Tentukan PDF (probability density function) dari X.
- \(f\left( x \right) = \frac{1}{{x + 1}},x \ge 0\)
- \(f\left( x \right) = \frac{x}{{x + 1}},x \ge 0\)
- \(f\left( x \right) = {e^{x + 1}},x \ge 0\)
- \(f\left( x \right) = \frac{{x + 1}}{x},x \ge 0\)
- \(f\left( x \right) = \frac{1}{{{{\left( {x + 1} \right)}^2}}},x \ge 0\)
Diketahui |
\(\mu \left( x \right) = \frac{1}{{x + 1}},x \ge 0\) |
Rumus yang digunakan |
\(f\left( x \right) = \mu \left( x \right) \cdot \exp \left[ { – \int_0^x {\mu \left( t \right)dt} } \right]\) |
Proses pengerjaan |
\(f\left( x \right) = \mu \left( x \right) \cdot \exp \left[ { – \int_0^x {\mu \left( t \right)dt} } \right]\)

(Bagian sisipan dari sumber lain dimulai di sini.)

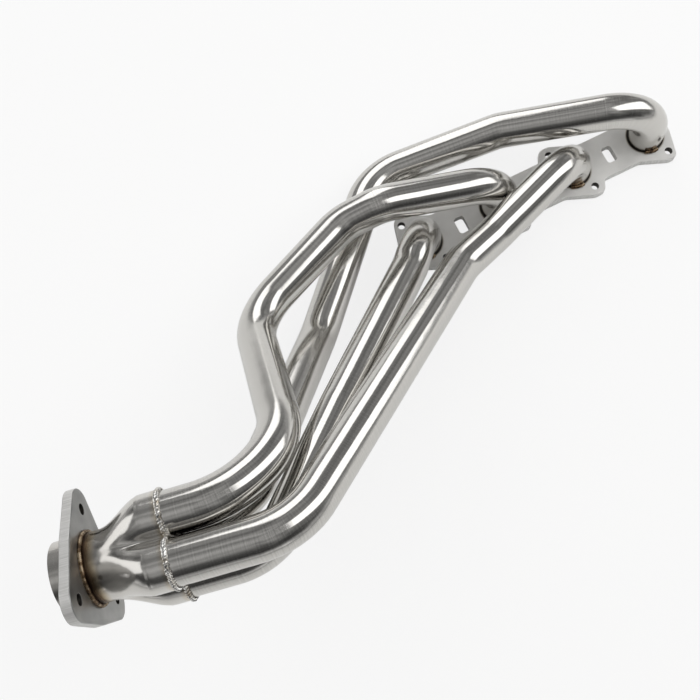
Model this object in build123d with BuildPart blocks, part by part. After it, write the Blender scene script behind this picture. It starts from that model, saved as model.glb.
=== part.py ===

\(= \frac{1}{{x + 1}} \cdot \exp \left[ { – \int_0^x {\frac{1}{{t + 1}}dt} } \right]\)
\(= \frac{1}{{x + 1}} \cdot \exp \left[ { – \ln \left( {x + 1} \right)} \right]\)
\(= \frac{1}{{{{\left( {x + 1} \right)}^2}}}\) |
Jawaban |
e. \(f\left( x \right) = \frac{1}{{{{\left( {x + 1} \right)}^2}}},x \ge 0\) |